Now I am ready for any knitting project.

Tuesday, April 10, 2012

Pin Cushion

Prior to sewing, I needed a good old fashioned pin cushion. Something to store my needles away from my cat, and is big enough so I can always find it.  All that is needed mason jar, glue, fabric and batting.
 I found this cute reproduction 1930 girl with bubbles fabric, perfect for the job at hand.
Cut out a circle large enough to fold over and glue at the bottom.  I used a bowl to make the large circle.

Stuffing batting between the lid and the fabric, glue the fabric down.
It will end up looking like this when it is all glued down. Then cut out a piece of felt smaller than the lid circle.

Insert the top into the mason jar lid, and glue the smaller felt circle in place.
Now I have my very own balloon girl with pins. This has the perfect amount of kitsch and whimsy.  I love it!

Friday, April 6, 2012

Waffle Machine Madness

Fridays are Estate sale days for me.  I take the day to venture out to see houses caught in a bygone Era.  Some houses are wonderful snap shots of time, where if something wasn't broke why replace it with a newfangled contraption of the current day.
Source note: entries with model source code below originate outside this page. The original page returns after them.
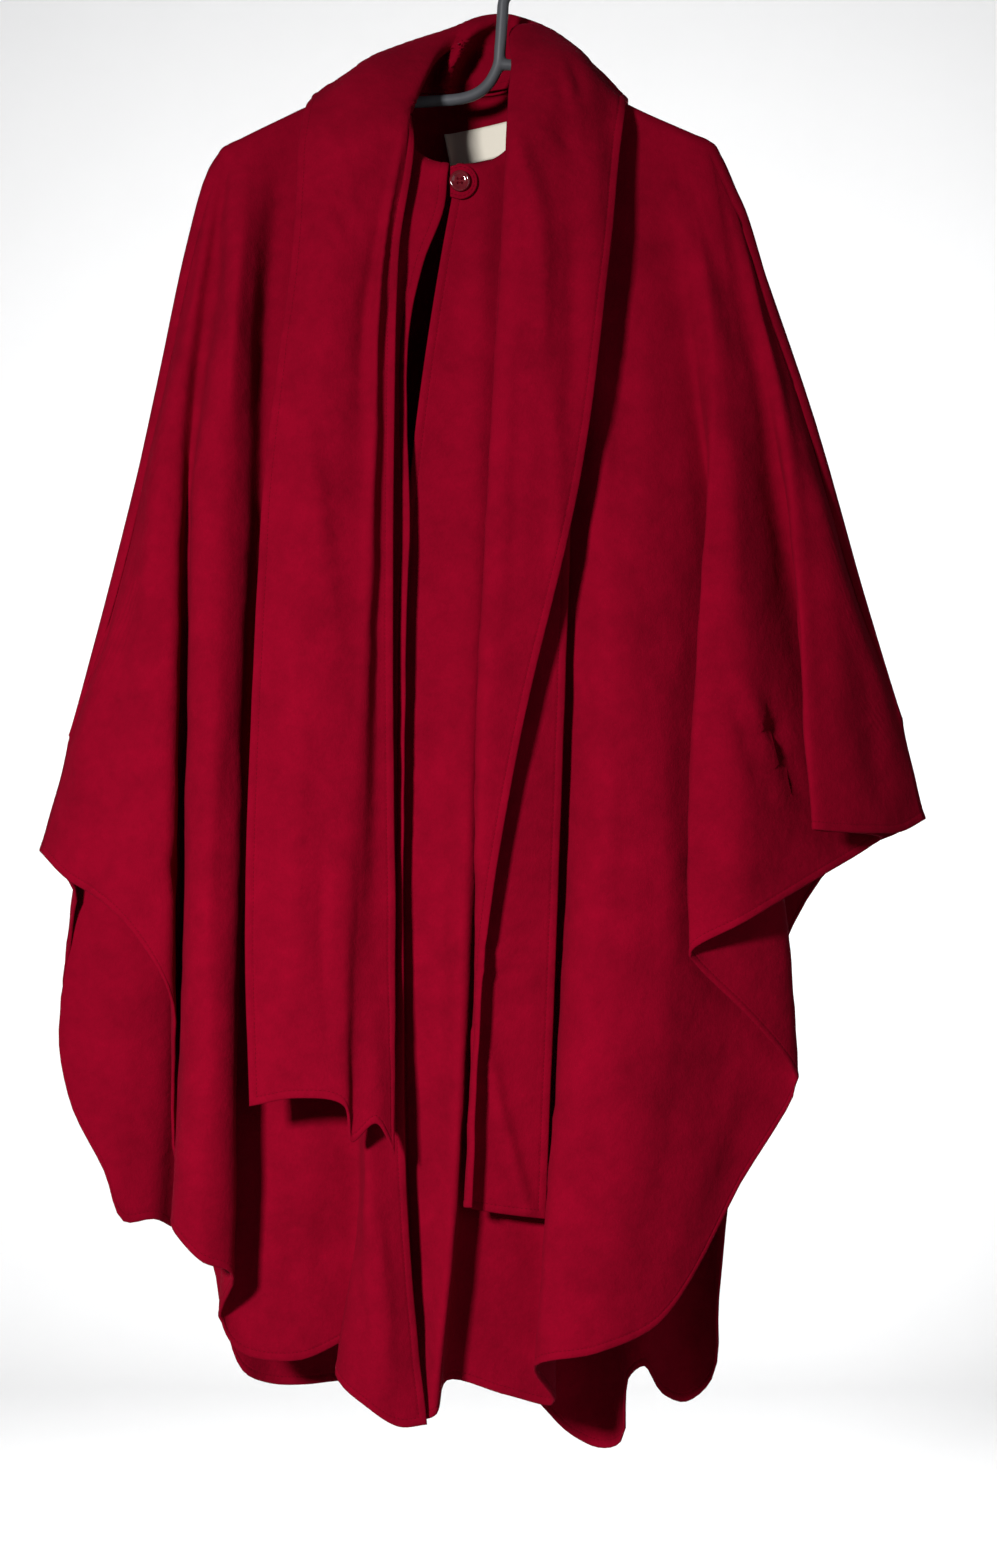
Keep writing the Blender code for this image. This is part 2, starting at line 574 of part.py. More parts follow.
def tab_and_button(fronts, cloth_look, button_look):
    """Tab that closes the neck, on both fronts, and the button on its round end."""
    centre_x, _, centre_z = place([BUTTON_X, TAB_DEPTH, BUTTON_Z])
    left_x = place([TAB_LEFT_X, TAB_DEPTH, BUTTON_Z])[0]
    turns = np.radians(np.linspace(90.0, -90.0, 13))
    outline = [
        (centre_x + TAB_ROUND * math.cos(t), centre_z + TAB_ROUND * math.sin(t)) for t in turns
    ]
    sewn = TAB_ROUND - TAB_TAPER
    outline += [(left_x, centre_z - sewn), (left_x, centre_z + sewn)]
    xs = np.linspace(left_x, centre_x + TAB_ROUND, 8)
    zs = np.linspace(centre_z - TAB_ROUND, centre_z + TAB_ROUND, 8)
    near = front_of(fronts, [(x, z) for x in xs for z in zs]) - 2 * SEAM_GAP
    plate("neck_tab", outline, near, TAB_THICK, cloth_look)
    rim = np.radians(np.arange(0.0, 360.0, 15.0))
    disc = [(centre_x + BUTTON_RADIUS * math.cos(t), centre_z + BUTTON_RADIUS * math.sin(t))
            for t in rim]
    plate("neck_button", disc, near - TAB_THICK - SEAM_GAP, BUTTON_THICK, button_look)


def build():
    """Model every piece."""
    wool = (0.16, 0.004, 0.014)
    cape_look = material("cape wool", wool, 0.9)
    scarf_look = material("scarf wool", wool, 0.9)
    button_look = material("button plastic", (0.10, 0.006, 0.010), 0.2)
    label_look = material("label tape", (0.75, 0.70, 0.60), 0.7)
    hanger_look = material("hanger plastic", (0.07, 0.07, 0.08), 0.45)

    left = sheet_grid(front_lines(FRONT_LEFT, LEFT_BENDS), -1, -1, 2)
    right = sheet_grid(front_lines(FRONT_RIGHT, RIGHT_BENDS), -1, 1, 2)
    back = sheet_grid(back_lines(), 1, 1, 1)
    back_sheet = walled("cape_back", back, CLOTH, cape_look, seamed=True)
    fronts = [
        walled("cape_front_left", left, CLOTH, cape_look, seamed=True),
        walled("cape_front_right", right, CLOTH, cape_look, seamed=True),
    ]

    walled("scarf_tail_left", tail_grid(LEFT_TAIL, LEFT_TAIL_Z, SCARF_ROWS, 2), CLOTH, scarf_look)
    walled("scarf_tail_right", tail_grid(RIGHT_TAIL, RIGHT_TAIL_Z, SCARF_ROWS, 2), CLOTH, scarf_look)
    walled("scarf_neck", collar_grid(3, 2), CLOTH, scarf_look)

    label_on(back_sheet, label_look)
    tab_and_button(fronts, cape_look, button_look)

    hanger = tube("hanger", hook_path(), HANGER_ROD, hanger_look)
    arm_path = through([(p.x, p.z) for p in RIGHT_SPUR] + arm_points(RIGHT_ARM_X), 2)
    arm = tube("hanger_right_arm_form", arm_path, RIGHT_ROD, hanger_look)
    arm.hide_render = True
    arm.display_type = "WIRE"
    union = hanger.modifiers.new("right arm", "BOOLEAN")
    union.operation = "UNION"
    union.object = arm


def main():
    for thing in list(bpy.data.objects):
        bpy.data.objects.remove(thing, do_unlink=True)
    build()


main()
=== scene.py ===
"""Wool cape with an attached scarf collar on a plastic clothes hanger, as a visual model.

The origin is the inner top of the hanger's hook, +X is the viewer's right, +Y points to the
back of the cape, and +Z is up. Tables are in millimetres, read from the front on the
hanger's plane, and place() moves their points to their own depth.
"""

import math
from collections import namedtuple

import bmesh
import bpy
import numpy as np
from bpy.props import FloatProperty, FloatVectorProperty
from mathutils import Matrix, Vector, noise
from mathutils.bvhtree import BVHTree


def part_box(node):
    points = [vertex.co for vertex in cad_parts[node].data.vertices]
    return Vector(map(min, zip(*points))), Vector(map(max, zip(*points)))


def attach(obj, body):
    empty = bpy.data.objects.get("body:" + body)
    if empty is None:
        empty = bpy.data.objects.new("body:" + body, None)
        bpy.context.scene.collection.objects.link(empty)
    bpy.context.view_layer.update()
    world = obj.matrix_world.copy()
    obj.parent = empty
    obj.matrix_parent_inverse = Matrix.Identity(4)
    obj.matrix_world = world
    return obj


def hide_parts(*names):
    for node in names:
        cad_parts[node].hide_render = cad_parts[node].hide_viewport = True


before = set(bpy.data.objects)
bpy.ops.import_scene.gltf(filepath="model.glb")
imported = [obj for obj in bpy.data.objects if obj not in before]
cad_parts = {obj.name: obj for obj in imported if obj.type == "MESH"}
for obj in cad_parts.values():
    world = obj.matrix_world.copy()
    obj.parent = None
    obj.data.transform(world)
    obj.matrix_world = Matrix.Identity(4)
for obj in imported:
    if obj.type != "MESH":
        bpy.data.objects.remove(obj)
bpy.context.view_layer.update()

bl_info = {
    "name": "Wool Cape on a Hanger",
    "version": (1, 0, 0),
    "blender": (4, 5, 0),
    "location": "View3D > Sidebar > Cape",
    "description": "Builds a hanging wool cape with a scarf collar, and its studio",
    "category": "Object",
}

# Cloth and seams
MM = 0.001
SEAM_GAP = 0.3          # clear gap where two pieces meet
ROLL = 8.0              # radius at which the cloth turns over the shoulder and the sides
CORNER_ROLL = 2.2       # the same at the side corners, where the edge lies flat

# The point that the front is read from: its distance in front of the hanger, and its place
VIEW_DISTANCE = 2400.0
VIEW_X = -1.0
VIEW_Z = -710.0

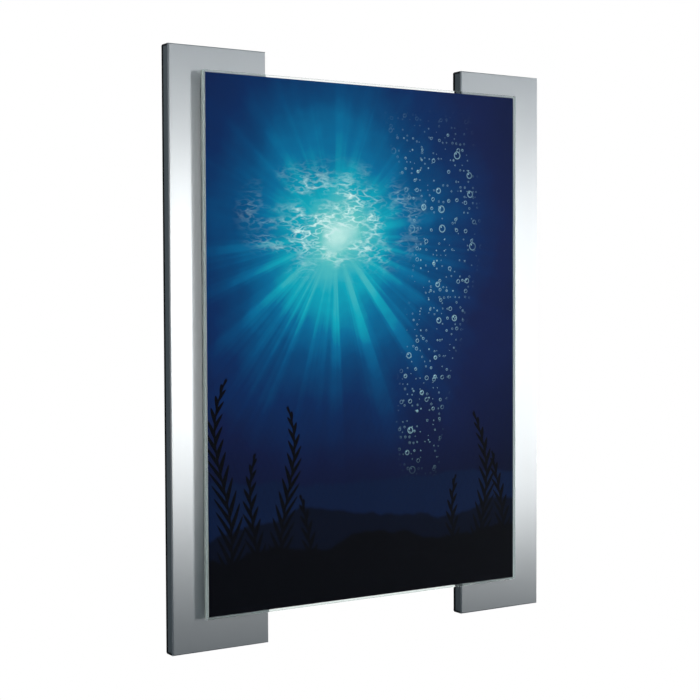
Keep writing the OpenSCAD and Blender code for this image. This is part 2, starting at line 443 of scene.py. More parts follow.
def mirrored(piece: Piece, name: str, axis: Axis) -> Piece:
    """Copies a piece to the other side of the frame's middle.

    Args:
        piece: The piece to copy.
        name: The copy's name.
        axis: The axis to mirror along.

    Returns:
        The mirrored copy, with its faces outwards.
    """
    twin = copied(piece, name, Vector())
    normal = Vector([float(axis == other) for other in Axis])
    twin.data.transform(Matrix.Scale(-1, 4, normal))
    point_outwards(twin)
    return twin


def spread(piece: Piece, *steps: tuple[str, str, Vector | Axis]) -> list[Piece]:
    """Copies a piece to all its places: each step doubles what there is so far.

    Args:
        piece: The piece to copy.
        steps: A word in the names, the word for it in the copies' names, and how far the copies
            move or the axis that they are mirrored along.

    Returns:
        The piece and all its copies.
    """
    pieces = [piece]
    for old, new, change in steps:
        for one in list(pieces):
            name = one.name.replace(old, new)
            pieces.append(mirrored(one, name, change) if isinstance(change, Axis)
                          else copied(one, name, change))
    return pieces


# Steps of spread: from the right side to the left one, and from the top to the bottom
TO_LEFT = ("right", "left", Axis.X)
TO_BOTTOM = ("top", "bottom", Axis.Z)


def smooth(piece: Piece) -> None:
    """Shades roundings smooth and keeps the flat faces beside them flat.

    Args:
        piece: The piece to shade.
    """
    activate(piece)
    bpy.ops.object.shade_smooth_by_angle(angle=CREASE)
    apply_modifier(piece, "WEIGHTED_NORMAL", keep_sharp=True)


def hand_over(piece: Piece, body: Body, node: str, slot: str, *materials: Material) -> None:
    """Smooths, dresses and places a finished piece on its body, in the stead of its CAD node.

    Args:
        piece: The finished piece.
        body: The CAD body that it moves with.
        node: The CAD node that it stands for.
        slot: The record's material slot of its finish; it is not used.
        materials: Its materials, in the order of its material slots.
    """
    smooth(piece)
    for material in materials:
        piece.data.materials.append(material)
    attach(piece, body.value)
    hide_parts(node)
    log.info("%s: %d faces, on %s", piece.name, len(piece.data.polygons), body.value)


# Finishes

class Value:
    """Number, vector or colour in a node tree, with sums written as in plain arithmetic."""

    def __init__(self, graph: "Graph", socket: bpy.types.NodeSocket) -> None:
        """Keeps an output with the graph that it belongs to."""
        self.graph, self.socket = graph, socket

    def __add__(self, other: object) -> "Value":
        """Returns the sum."""
        return self.graph.math("ADD", self, other)

    def __sub__(self, other: object) -> "Value":
        """Returns the difference."""
        return self.graph.math("SUBTRACT", self, other)

    def __rsub__(self, other: float) -> "Value":
        """Returns what it leaves of a plain number."""
        return self.graph.math("SUBTRACT", other, self)

    def __mul__(self, other: object) -> "Value":
        """Returns the product."""
        return self.graph.math("MULTIPLY", self, other)

    def __truediv__(self, other: object) -> "Value":
        """Returns the quotient."""
        return self.graph.math("DIVIDE", self, other)

    def __abs__(self) -> "Value":
        """Returns the number without its sign."""
        return self.graph.math("ABSOLUTE", self)


class Graph:
    """Node tree of a material or the surround, with short calls for the nodes that they share."""

    def __init__(self, name: str, surround: bool = False) -> None:
        """Makes an empty material or surround.

        Args:
            name: Its name.
            surround: Whether it is the scene's surround.
        """
        self.owner = bpy.data.worlds.new(name) if surround else bpy.data.materials.new(name)
        self.owner.use_nodes = True
        self.tree = self.owner.node_tree
        self.tree.nodes.clear()
        self.output = self.add("OutputWorld" if surround else "OutputMaterial")

    def add(self, kind: str, inputs: Inputs | None = None, **settings: object) -> bpy.types.Node:
        """Adds a node, sets its properties and feeds its inputs.

        Args:
            kind: The node's kind.
            inputs: What each input is fed with, by its name or place.
            settings: Its properties.

        Returns:
            The node.
        """
        node = self.tree.nodes.new(f"ShaderNode{kind}")
        for name, value in settings.items():
            setattr(node, name, value)
        for key, value in (inputs or {}).items():
            self.feed(node.inputs[key], value)
        return node

    def feed(self, socket: bpy.types.NodeSocket, value: object) -> None:
        """Links an input to a value or a shader of the graph, or sets the input's own value.

        Args:
            socket: The input.
            value: A value, a shader, a number, a vector or a colour.
        """
        if isinstance(value, Value):
            self.tree.links.new(value.socket, socket)
        elif isinstance(value, bpy.types.Node):
            self.tree.links.new(value.outputs[0], socket)
        else:
            socket.default_value = (*value, 1) if socket.type == "RGBA" else value

    def value(self, kind: str, inputs: Inputs | None = None, output: int = 0,
              **settings: object) -> Value:
        """Adds a node for the sake of one of its outputs.

        Args:
            kind: The node's kind.
            inputs: What each input is fed with, by its name or place.
            output: The output's place.
            settings: The node's properties.

        Returns:
            The output's value.
        """
        return Value(self, self.add(kind, inputs, **settings).outputs[output])

    def math(self, operation: str, *values: object) -> Value:
        """Returns a sum or comparison of values and numbers."""
        return self.value("Math", dict(enumerate(values)), operation=operation)

    def step(self, value: Value, low: float, high: float) -> Value:
        """Returns a smooth step, from zero where the value is low to one where it is high."""
        return self.value("MapRange", {"Value": value, "From Min": low, "From Max": high},
                          interpolation_type="SMOOTHSTEP")

    def about(self, mean: float, pattern: Value, spread: float) -> Value:
        """Returns a number that follows a pattern, half a spread either way from its mean."""
        return pattern * spread + (mean - spread / 2)

    def lerp(self, share: object, first: object, second: object) -> Value:
        """Returns the number at a share of the way from the first to the second."""
        return self.value("Mix", {0: share, 2: first, 3: second})

    def mix(self, share: Value, first: object, second: object) -> Value:
        """Returns the colour at a share of the way from the first to the second."""
        return self.value("Mix", {0: share, 6: first, 7: second}, output=2, data_type="RGBA")

    def parts(self, vector: object, kind: str = "XYZ") -> list[Value]:
        """Returns the three numbers of a vector, or of a colour where the kind is Color."""
        return [Value(self, socket) for socket in self.add(f"Separate{kind}", {0: vector}).outputs]

    def rays(self) -> dict[str, Value]:
        """Returns what is known of the ray that meets the surface, by name."""
        return {socket.name: Value(self, socket) for socket in self.add("LightPath").outputs}

    def place(self, centre: Sequence[float] = (0, 0, 0), grain: Sequence[float] = (1, 1, 1)) -> Value:
        """Finds each point's object coordinates from a centre, counted in grains.

        Args:
            centre: The point that becomes zero.
            grain: The length along each axis that becomes one.

        Returns:
            The coordinates.
        """
        found = Value(self, self.add("TexCoord").outputs["Object"])
        return self.value("Mapping", {"Vector": found, "Location": centre, "Scale": grain},
                          vector_type="TEXTURE")

    def noise(self, grain: float | Grain, detail: float = 2, roughness: float = 0.5,
              centre: Sequence[float] = (0, 0, 0)) -> Value:
        """Adds even noise.

        Args:
            grain: Size of its grains, or their size along each axis.
            detail: How many finer layers it has.
            roughness: How strong these are.
            centre: The point that it is counted from.

        Returns:
            A value from zero to one.
        """
        place = self.place(centre, grain if isinstance(grain, tuple) else (grain,) * 3)
        return self.value("TexNoise", {"Vector": place, "Scale": 1, "Detail": detail,
                                       "Roughness": roughness})

    def ripple(self, along: Value, scale: float, detail: float) -> Value:
        """Returns noise that varies along one number alone."""
        return self.value("TexNoise", {"W": along, "Scale": scale, "Detail": detail},
                          noise_dimensions="1D")

    def ramp(self, value: Value, stops: Sequence[tuple[float, Colour]]) -> Value:
        """Finds the colour at a value between stops.

        Args:
            value: The value to look up.
            stops: Place and colour of each stop, in rising order.

        Returns:
            The colour.
        """
        node = self.add("ValToRGB", {"Fac": value})
        elements = node.color_ramp.elements
        while len(elements) < len(stops):
            elements.new(1)
        for element, (position, colour) in zip(elements, stops, strict=True):
            element.position, element.color = position, (*colour, 1)
        return Value(self, node.outputs["Color"])

    def bump(self, height: Value, depth: float) -> Value:
        """Returns the normal of a surface on which a height of one stands this far proud."""
        return self.value("Bump", {"Height": height, "Distance": depth, "Strength": 1})

    def principled(self, **values: object) -> bpy.types.Node:
        """Returns a Principled shader; its inputs are named with underscores for spaces."""
        return self.add("BsdfPrincipled", {name.replace("_", " "): value for name, value in values.items()})

    def finish(self, shader: bpy.types.Node) -> Material | bpy.types.World:
        """Links a shader to the output and returns the finished material or surround."""
        self.feed(self.output.inputs["Surface"], shader)
        return self.owner


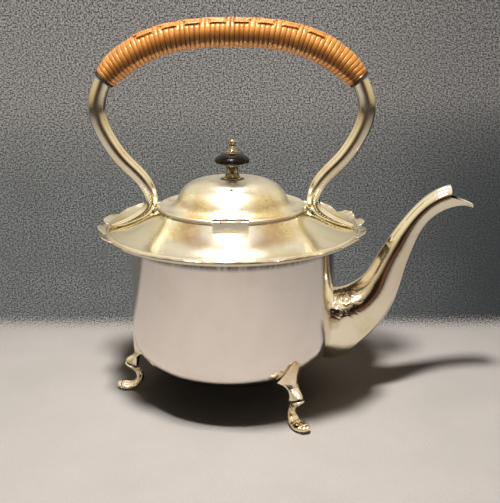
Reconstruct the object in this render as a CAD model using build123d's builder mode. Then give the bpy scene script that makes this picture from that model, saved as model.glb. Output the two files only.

I came across such a house today filled with amazing mid-century Americana.  Within the kitchen of fine Pyrex, a Mirro Cookie press, and large slotted spoons, I spied this lovely waffle maker.  A General Electric Twin Waffle Iron with chrome plating and Texolite handles, dated to from 1930 to World War II. Each lid has a wheat design (incised design) and a temperature gauge. It makes 4.5 by 5 inch waffles perfect for reheating in a toaster. (Thanks to for the detail information)
 I did plug it in, prior to purchasing it, to make sure it warmed up, but would it get hot enough?  After spending a lovely sum of $8, it was time to find out.  I promptly came home and my loving husband went to work on cleaning it and setting it up for a maiden voyage in its new home. We got out the batter and went to town making some Friday Night Waffles topped with blueberries. It worked like a champ! We both ate a double helping of those golden brown waffles and had some to spare.  It was the best find of the day.